Removing the liability shield would mean market accountability. It would force manufacturers to face the same legal consequences as any other product manufacturer when their products cause harm, creating real, and very powerful incentives, to produce safer vaccines.

Direct civil lawsuits would provide access to justice for the vaccine-damaged and be a possibility for injured to attain real compensation.

Current shields are argued to violate Constitutional Rights; the Seventh Amendment right to a trial by jury.

Arguments Against Reform

Pharmaceutical companies and their allies claim that ending liability protections would recreate the 1980s crisis, driving manufacturers out of the market and causing widespread vaccine shortages. They also threaten that a loss of immunity would lead to dramatically higher vaccine prices, burdening public health programs and taxpayers.

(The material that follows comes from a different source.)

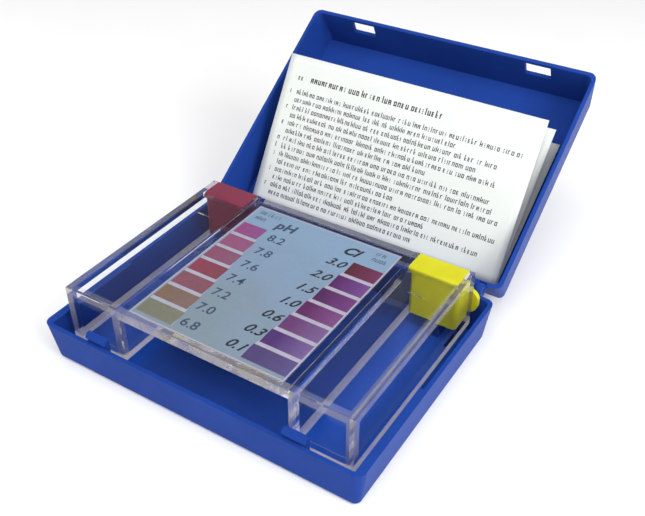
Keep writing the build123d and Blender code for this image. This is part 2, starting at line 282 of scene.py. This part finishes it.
def wall_ends(paint):
    """How much painted sheen a face gets: 1 where a wall or floor runs away behind it.

    Less on top faces, and more on the front lip of the bridge.
    """
    low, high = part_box("comparator_body")
    side, y, z = paint.xyz(paint.place)
    x = paint.math("ABSOLUTE", side)
    outer = paint.math("GREATER_THAN", x, high[0] - OUTER_WALL)
    inner = paint.between(x, INNER_WALL[0], INNER_WALL[1])
    inner = paint.math("MULTIPLY", inner, paint.math("LESS_THAN", z, high[2] - TOP_SKIN))
    side_walls = paint.math("MAXIMUM", outer, inner)
    front_wall = paint.math("LESS_THAN", y, low[1] + FLOOR_WALL)
    roof = paint.math("GREATER_THAN", z, high[2] - FLOOR_WALL)
    roof = paint.math("MULTIPLY", roof, paint.math("LESS_THAN", y, high[1] - STOPPER_ROOM))
    floor = paint.math("LESS_THAN", z, low[2] + FLOOR_WALL)
    bridge = paint.math("LESS_THAN", x, INNER_WALL[0])
    bridge = paint.math("MULTIPLY", bridge, paint.math("LESS_THAN", y, high[1] - TOP_SKIN))
    flat_walls = paint.math("MAXIMUM", paint.math("MAXIMUM", roof, floor), bridge)
    normal = paint.normal()
    total = 0.0
    for facing, wall in zip(normal, (side_walls, front_wall, flat_walls)):
        away = paint.math("SUBTRACT", 1.0, paint.math("ABSOLUTE", facing))
        total = paint.math("ADD", paint.math("MULTIPLY", away, wall), total)
    top = paint.math("GREATER_THAN", z, high[2] - TOP_SKIN)
    top = paint.math("MULTIPLY", top, paint.math("GREATER_THAN", normal[2], FACING_UP))
    share = paint.math("SUBTRACT", 1.0, paint.math("MULTIPLY", top, TOP_CLEAR))
    lip = paint.math("MULTIPLY", front_wall, paint.math("LESS_THAN", x, INNER_WALL[0]))
    share = paint.math("ADD", paint.math("MULTIPLY", lip, LIP_SHEEN), share)
    return paint.math("MULTIPLY", paint.math("MINIMUM", total, 1.0), share)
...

But if the vaccine products are as safe and injuries so extremely rare as claimed, then why would removing liability protections cause companies to flee the market or charge unaffordable prices? Unless the liability shield has been used to externalize those costs onto injured individuals and taxpayers?

The logical implication is unavoidable. If removing the liability shield would cause manufacturers to exit the market or dramatically increase prices, the manufacturers admit that vaccine damages represent a serious, recurring, and expensive problem, costly enough that companies believe they cannot afford to remain in the business, or to sell at current prices. Their own prediction functions as a direct admission that the financial risk of compensating injured people through settlements, judgments, or insurance is so substantial that it would render the vaccine business unsustainable.

Their own arguments certainly reveal that manufacturers lack confidence in their own products.